28 「フィリピン共和国法第9522号(Republic Act No.9522)」による。同法ではルソン島やパラワン島、ミンダナオ島などについて緯度・経度により基線の位置を明記しているが、南沙諸島(フィリピン呼称:「カラヤン諸島」)及びスカボロー礁(フィリピン呼称:「バホ・デ・マシンロック」)については、国連海洋法条約第121条「島の制度」に基づくとされ、基線の地理的位置は示されていない。

29 大陸棚限界委員会(CLCS)とは国連海洋法条約に基づき設置される機関(国連海洋法条約第76条及び附属書II第1条)。沿岸国(条約締約国)が200海里を超える大陸棚を設定する場合、大陸棚に関する情報をCLCSに提出し、CLCSは科学的・技術的ガイドラインに従い、勧告を行う。沿岸国が、勧告に基づき設定した大陸棚の限界は、最終的かつ拘束力を有する。委員会は21名の委員により構成。任期は5年。地政学、地球物理学又は水路学の専門家であるべきとされ、個人の資格で任務を遂行。

30 15(平成27)年9月、16(平成28)年1月、3月、7月、17(平成29)年8月及び18(平成30)年4月にも西沙諸島周辺における中国船によるベトナム漁船への体当たり・沈没事案があったとされる。

31 ベトナム外務省によれば、16(平成28)年1月16日、中国のオイルリグ「海洋石油981」がベトナムと中国の大陸棚が重なる場所の想定中間線から21.4海里東側で確認され、同18日に中国側へ申し入れを行ったとされる。なお、同年4月にも同様の事案があったと報道されている。

32 ティトゥ島(フィリピン呼称:「パグアサ島」)は、中国が滑走路を建設中のスビ礁の近傍に位置する地形である。中国海警船舶の出現は、同島を管轄する町長の目撃によるとされ、10日間にわたる長期間の停泊は初めてと伝えられる。

33 中国による「九段線」及び歴史的権利の主張については、国連海洋法条約(UNCLOS)上の権原に基づかない中国による「九段線」内の海域に関する歴史的権利の主張が、同条約に違反し、法的効果を有しないと認定した。また、地形の法的地位については、スカボロー礁及び南沙諸島(イツアバ島(台湾呼称:「太平島」)を含む。)におけるいかなる地形も、EEZ・大陸棚を有しないと認定した。
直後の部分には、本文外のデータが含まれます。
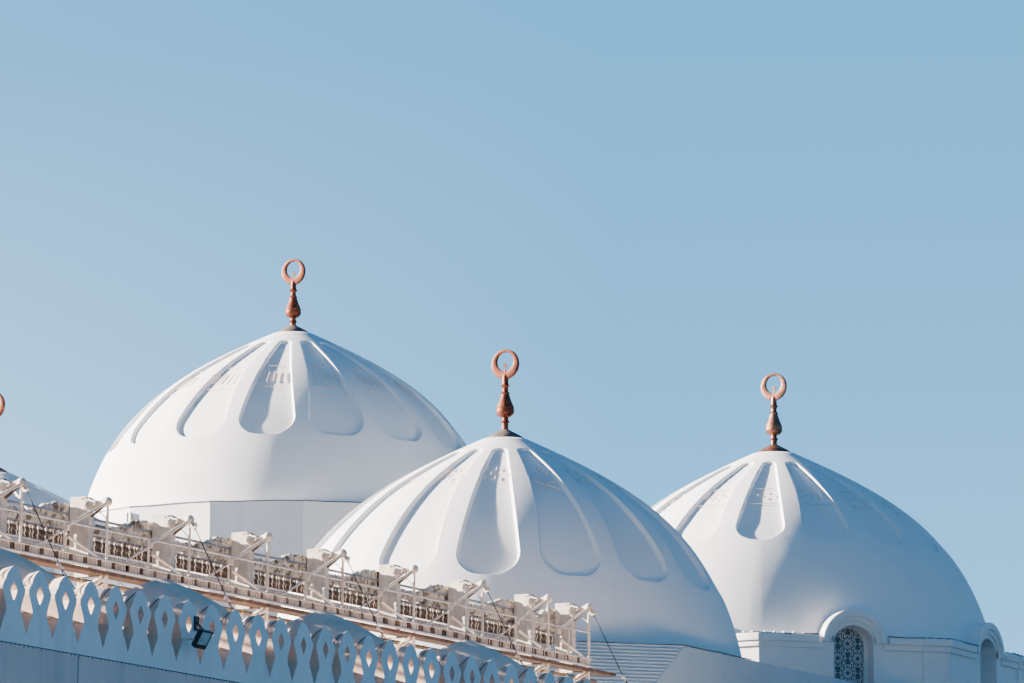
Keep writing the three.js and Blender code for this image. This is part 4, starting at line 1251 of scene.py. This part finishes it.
# Strips and rows of short spikes on the petals' upper ends: height of the lower line, of the dashes' two ends
# and of the upper line; the bits that a row of dashes is broken into; and the loose strips on one petal
stripShape = {"left": (3.63, 3.81, 4.15, 4.35), "right": (3.9, 4.05, 4.3, 4.38), "centre": (0, 4.3, 4.72, 0),
              "far_left": (0, 4.3, 4.72, 0), "margin": 0.14, "bits": ((0.05, 0.24), (0.4, 0.2), (0.72, 0.22)),
              "looseOn": 10, "loose": [((-0.4, 4.0), (0.25, 4.3)), ((-0.3, 4.28), (0.35, 4.02)),
                                       ((-0.05, 3.98), (0.0, 4.4))]}


def onPetal(place, petal, across, height, lift):
    radius = lineAt(height, 1)[0]
    near, far = lineAt(height - 0.02, 1), lineAt(height + 0.02, 1)
    slope = Vector((far[1] - near[1], near[0] - far[0])).normalized()
    sink = petalDepth(petalWidth(radius, height, place["petalFoot"]), across, 2, 2) - lift
    spot = Vector((radius - sink * slope.x, across, height - sink * slope.y)) * place["grow"]
    turn = rotated(petal * 2 * math.pi / domeShape["petals"] + math.radians(place["turn"]))
    return moved(place["x"], place["y"], place["seat"] + place["plinth"]) @ turn @ spot


def petalStrips(place, petal):
    low, dashLow, dashHigh, high = stripShape[place["name"]]
    whole = place["name"] == "left"

    def spot(across, height, lift):
        return onPetal(place, petal, across, height, lift)

    def halfAt(height):
        return petalWidth(lineAt(height, 1)[0], height, place["petalFoot"]) - stripShape["margin"]
    parts = [wireAlong(spot(-halfAt(height), height, 0.03), spot(halfAt(height), height, 0.03), 0.009)
             for height in (low, high) if height]
    for i in range(5):
        across, lift = halfAt(dashLow) * (i - 2) / 2, 0.03 + 0.02 * abs(math.sin(petal * 3 + i))
        for bit, size in ((0.0, 1.0),) if whole else stripShape["bits"]:
            if whole or math.sin(petal * 5.1 + i * 2.7 + bit * 9) >= -0.35:
                ends = [spot(across * (1 - 0.18 * part), dashLow + (dashHigh - dashLow) * part, lift)
                        for part in (bit, bit + size)]
                parts.append(wireAlong(*ends, 0.012 if whole else 0.009))
    if place["name"] == "centre" and petal == stripShape["looseOn"]:
        parts += [wireAlong(spot(*a, 0.05), spot(*b, 0.05), 0.013) for a, b in stripShape["loose"]]
    return parts


def buildStrips():
    for place in domePlaces:
        copies = [copy for petal in range(domeShape["petals"]) for copy in petalStrips(place, petal)]
        name = place["name"] + "_dome_spike_strips"
        finishPiece(gather(copies), name, ["kerbRenderPaintedWarmLight"], "steel_wire", [], 30)


buildSmallThings()
buildStrips()
print("gutters, courses and strips fixed")


# glass, frames and bars of the lower windows, and the frame of the west doorway
windowShape = {"half": 0.65, "sill": 4.2, "spring": 6.95, "top": 7.6, "bars": (5.1, 6.02, 6.95), "pane": 0.31,
               "doorHalf": 1.3, "doorSpring": 3.3}


def windowParts():
    half, sill, spring, top = (windowShape[key] for key in ("half", "sill", "spring", "top"))
    outer, inner = half + 0.01, half - 0.06
    arch = archShape([(outer, -0.03), (outer, 0.03), (inner, 0.03), (inner, -0.03)], spring)
    parts = [(arch, unmoved, 0), boxAt(-0.05, 0.05, -half, half, sill, sill + 0.07),
             boxAt(-0.025, 0.025, -0.03, 0.03, sill, top - 0.02),
             boxAt(-0.006, 0.006, -half, half, sill, top, 1)]
    for y, deep, wide in ((half - 0.025, 0.03, 0.035), (windowShape["pane"], 0.014, 0.012)):
        parts += [boxAt(-deep, deep, side * y - wide, side * y + wide, sill, spring) for side in (-1, 1)]
    return parts + [boxAt(-0.02, 0.02, -half, half, z - 0.02, z + 0.02) for z in windowShape["bars"]]


def doorwayParts():
    reach, spring = windowShape["doorHalf"], windowShape["doorSpring"]
    posts = [side * (reach - 0.035) for side in (-1, 1)]
    return [boxAt(-0.07, 0.07, y - 0.04, y + 0.04, 0, spring) for y in posts] + [
        boxAt(-0.05, 0.05, -reach, reach, spring - 0.05, spring + 0.05)]


def buildWindows():
    parts, depth, turn = windowParts(), hall["wall"] / 2, rotated(quarter)
    hallBay = (hall["east"] - hall["hallFace"]) / 6
    xs = longBays + [hall["hallFace"] + hallBay * (i + 0.5) for i in range(6)]
    west, east = hall["west"] + depth, hall["east"] - depth
    walls = {"front": [moved(x, hall["front"] + depth) @ turn for x in xs],
             "back": [moved(x, hall["back"] - depth) @ turn for x in xs],
             "west": [moved(west, y) for y in endBays if abs(y - middleY) > 1],
             "east": [moved(east, y) for y in endBays]}
    for name, places in walls.items():
        copies = placed(parts, *places)
        if name == "west":
            copies += placed(doorwayParts(), moved(west, middleY))
        finishPiece(gather(copies), f"{name}_windows_glazed", ["screenWhite", "darkGlass"],
                    "screen_white", [], 30)


buildWindows()
print("windows glazed")


# camera, light and floor; the camera's focal length is in pixels of a picture 1024 wide
view = {"place": (-55.042, -37.085, 0.8), "yaw": 28.5753, "pitch": 9.2459, "roll": 0.2873,
        "focal": 5640.72, "width": 1024, "sensor": 36}
sunlight = {"toSun": (-0.33, 0.95), "height": 17, "colour": (1.0, 0.88, 0.78), "size": 1.0,
            "onBuilding": 42.0, "onFloor": 3.2}
skyLight = {"stops": [(0.0, (0.85, 1.55, 2.3)), (0.10, (0.38, 1.02, 1.76)), (0.16, (0.235, 0.79, 1.42)),
                      (0.225, (0.155, 0.66, 1.30)), (0.5, (0.10, 0.42, 0.95)), (1.0, (0.07, 0.30, 0.75))],
            "glow": (0.98, 1.3, 1.65), "glowWay": (-0.33, 0.94, 0), "sunward": (0.14, 0.5, 0.0, 0.8),
            "low": (0.09, 0.21, 1.0, 0.12), "brightest": 2.5, "seen": 1.0, "light": 0.56}


def buildCamera():
    yaw, pitch, roll = (math.radians(view[key]) for key in ("yaw", "pitch", "roll"))
    forward = Vector((math.cos(yaw) * math.cos(pitch), math.sin(yaw) * math.cos(pitch), math.sin(pitch)))
    right = Vector((math.sin(yaw), -math.cos(yaw), 0))
    up = right.cross(forward)
    right, up = (math.cos(roll) * right + math.sin(roll) * up, -math.sin(roll) * right + math.cos(roll) * up)
    data = bpy.data.cameras.new("viewpoint")
    data.sensor_fit = "HORIZONTAL"
    data.sensor_width = view["sensor"]
    data.lens = view["sensor"] * view["focal"] / view["width"]
    data.clip_start = 0.5
    data.clip_end = 400
    camera = bpy.data.objects.new("viewpoint", data)
    bpy.context.scene.collection.objects.link(camera)
    camera.matrix_world = moved(*view["place"]) @ Matrix((right, up, -forward)).transposed().to_4x4()
    bpy.context.scene.camera = camera


# A lamp for one object only, or for all but that object
def sunLamp(name, power, floor, state):
    data = bpy.data.lights.new(name, "SUN")
    data.energy = power
    data.color = sunlight["colour"]
    data.angle = math.radians(sunlight["size"])
    sun = bpy.data.objects.new(name, data)
    rise = math.radians(sunlight["height"])
    towards = Vector((*sunlight["toSun"], 0)).normalized() * math.cos(rise) + Vector((0, 0, math.sin(rise)))
    sun.rotation_euler = towards.to_track_quat("Z", "Y").to_euler()
    bpy.context.scene.collection.objects.link(sun)
    group = bpy.data.collections.new(name + "Group")
    group.objects.link(floor)
    group.collection_objects[0].light_linking.link_state = state
    sun.light_linking.receiver_collection = group


# The bright sun leaves the floor to a weaker one, so that the floor doesn't light the shaded walls
def buildLight(floor):
    sunLamp("lowSun", sunlight["onBuilding"], floor, "EXCLUDE")
    sunLamp("floorSun", sunlight["onFloor"], floor, "INCLUDE")
    world = bpy.data.worlds.new("paleSky")
    world.use_nodes = True
    sky, brightest = NodeBench(world.node_tree), skyLight["brightest"]
    way = sky.node("ShaderNodeTexCoord").outputs["Generated"]
    height = sky.node("ShaderNodeSeparateXYZ", Vector=way).outputs["Z"]
    band = sky.ramp(height, [(where, tuple(part / brightest for part in colour))
                             for where, colour in skyLight["stops"]])
    # paler towards the sun and low down, only where the sky itself is seen
    facing = sky.node("ShaderNodeVectorMath", operation="DOT_PRODUCT", Vector=way)
    facing.inputs[1].default_value = skyLight["glowWay"]
    seen = sky.node("ShaderNodeLightPath").outputs["Is Camera Ray"]
    sunward = sky.fitted(facing.outputs["Value"], *skyLight["sunward"])
    share = sky.product(sky.product(sunward, sky.fitted(height, *skyLight["low"])), seen)
    background = sky.tree.nodes["Background"].inputs
    sky.feed(background["Color"], sky.mix(share, band, skyLight["glow"]))
    sky.feed(background["Strength"], sky.fitted(seen, 0, 1, brightest * skyLight["light"],
                                                brightest * skyLight["seen"]))
    bpy.context.scene.world = world


def buildGround():
    ground = added(bpy.ops.mesh.primitive_plane_add, size=400, location=(0, 0, -0.002))
    ground.name = "paleFloor"
    pale = Finish("paleFloor")
    shade = pale.ramp(pale.noise(0.4, 3), [(0.3, (0.52, 0.50, 0.47)), (0.7, (0.56, 0.54, 0.51))])
    ground.data.materials.append(pale.surface(shade, 0.9))
    return ground


buildCamera()
buildLight(buildGround())


# finishes of the carried solids, by slot and for some nodes by name
carried = {"floor_stone": "floorStone", "white_render": "whiteRender", "grey_render": "greyRender",
           "cream_steel": "creamSteel", "rusty_deck": "rustyTimber", "canopy_canvas": "canopyCanvas",
           "black_metal": "blackMetal", "screen_white": "screenWhite", "copper": "copper",
           "hall_roof": "roofRenderPaintedShade", "block_roof": "roofRenderPaintedShade", "block_walls": "blockRenderPaintedShade",
           "front_wall": "wallRenderPaintedWarmLight", "back_wall": "wallRenderPaintedWarmLight", "west_wall": "wallRenderPaintedWarmLight",
           "east_wall": "wallRenderPaintedWarmLight"}
for part in frame["record"]["subparts"]:
    finish = carried.get(part["node"], carried[part["material_slot"]])
    slots = frame["nodes"][part["node"]].data.materials
    slots.clear()
    slots.append(materials[finish])
print("carried solids finished")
さらに、中国による活動の合法性については、スカボロー礁におけるフィリピン漁民の伝統的漁業権の侵害、大規模埋立て・人工島造成などによる海洋環境保護義務の違反、中国法執行船の危険な航行による航行安全に係る義務違反、ミスチーフ礁における中国の埋立てによるフィリピンの主権的権利の侵害、仲裁手続開始後の浚渫、人工島建設などによる紛争の悪化・拡大などの義務違反などを認定している。

34 国際法の原則に従い、領有権などの係争を平和的手段で解決すること、行動規範の採択は地域の平和と安定をさらに促進するものであり、その達成に向けて作業を行うことなどが盛り込まれている。